China Seminar | 9 February 2017

Tea as Culture in Chinese Tradition

Hong Jiang Hong Jiang

Tea was first used by humans in China several thousand years ago, and since the Tang Dynasty, especially after Lu Yu’s famous “Book of Tea,” tea drinking has become an important cultural symbol and practice linked closely with the Chinese cultural tradition of Confucianism, Daoism, and Buddhism, serving as a medium for the cultivation of the mind and body. As such, tea provides a perfect opportunity to study human relationships with nature. This presentation will introduce the changing technologies of tea drinking in China, discuss Lu Yu’s “Book of Tea” and his personal biography, and explore how tea drinking has been incorporated in the Chinese tradition as a symbol of self-restrain, virtue, harmony and tranquility.

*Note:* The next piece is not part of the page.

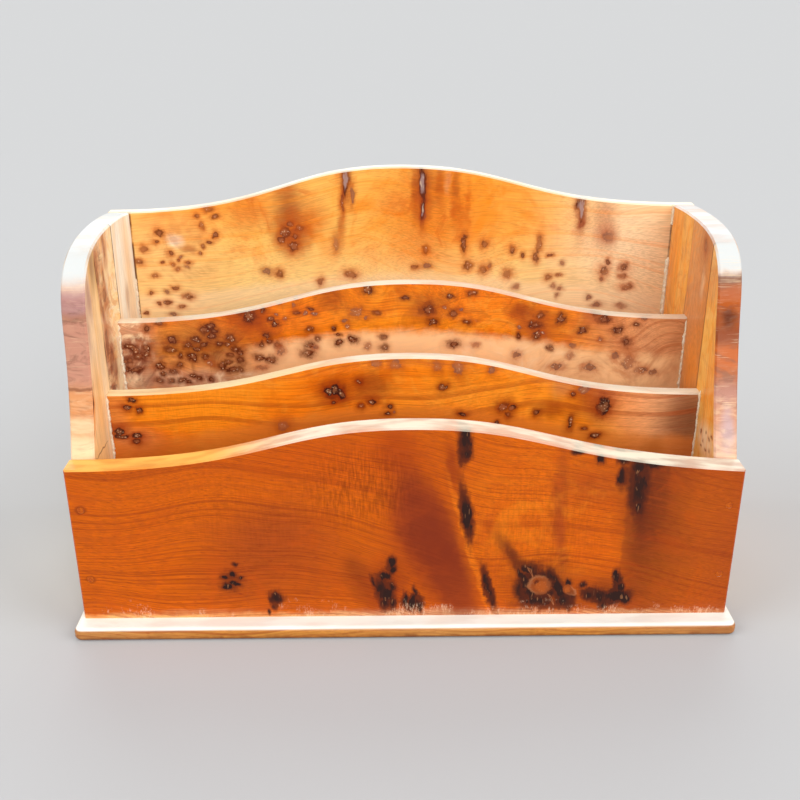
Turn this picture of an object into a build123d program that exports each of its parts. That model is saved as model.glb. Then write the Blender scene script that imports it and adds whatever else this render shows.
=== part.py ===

Poetry, painting, and photos of ancient tea utensils will be used to discuss these topics. Hong Jiang is Associate Professor and Chair of the Geography Department at UHM. She received her bachelor’s and master’s degree from Beijing Normal University, and her PhD at Clark University. She taught at the University of Iowa and the University of Wisconsin-Madison prior to coming to UHM. She is a China expert versed in both contemporary Chinese environmental issues and cultural geography of traditional China. Her past research examined land-use and environmental issues in northern China, on which she has published a book and numerous articles. Her current research explores the role of nature in Chinese thought, one component of which is tea and Chinese culture.